For selfish reasons, I wish that there really were no such thing as natural giftedness in children, because then I’d be able to attribute my son’s extraordinary math ability to my own parenting skill, and educators would give me a multimillion-dollar contract to teach them how to get seventh graders to perform math at a first-year college level (as my son was able to do at the time). But alas (for my career prospects in this regard), the phenomenon of gifted students is very real.
I don’t think substituting another course for math in high school will harm students who lack the desire or ability to have a STEM career—just as it’s perfectly fine to run track instead of playing football. While my son’s planned career in computer programming and AI means he will frequently use advanced math, most adults don’t need to know math much beyond calculating tips and understanding interest rates. Furthermore, as the easiest way to do well on math exams is to memorize procedures for solving specific types of problems, I doubt understanding math beyond simple algebra helps low-math-ability students learn more general thinking skills. Students who hate math would love to be free from having to memorize useless (to them) trigonometric functions, geometric proofs, and quadratic equations.
While I personally liked math in school, I hated spelling. In early grades, I spent countless hours with my parents memorizing spelling-word lists, knowledge that I forgot shortly after the exams (on which I did poorly, in most cases). Finally, around grade eight, my school diagnosed me with a learning disability, and exempted me from spelling tests and from losing points from misspelling words in in-class essays. Without such an exemption, I might not have graduated high school. Not having to worry about spelling freed up my study time for learning material that better contributed to my human capital.
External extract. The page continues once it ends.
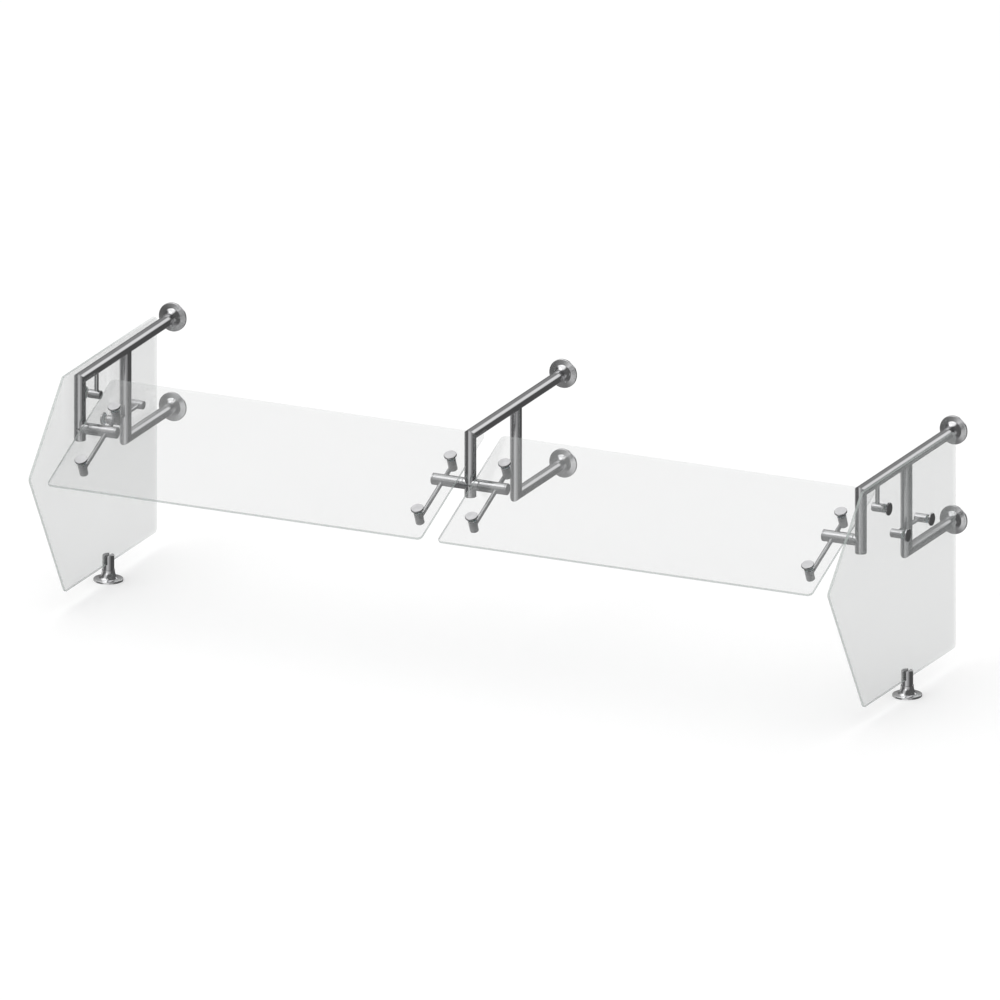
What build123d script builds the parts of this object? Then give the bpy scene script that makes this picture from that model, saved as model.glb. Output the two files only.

As Dirty Harry once put it, “a man’s got to know his limitations.”
In the real adult world, success often comes from learning what you are bad at and either avoiding these things entirely, or getting others to help you with them—which is why none of us are (or, at least should be) stigmatized for hiring other people to, say, do our taxes, fix our plumbing, or debug our computers. The whole fabric of modern life is premised on the assumption of specialization. Grade schooling presents an exception to this rule, because it is generally run on the unspoken belief that students shouldn’t be able to escape their weaknesses at this early point in life. But in the current ideological climate, the continued viability of our high-tech economy may depend on us rethinking that assumption.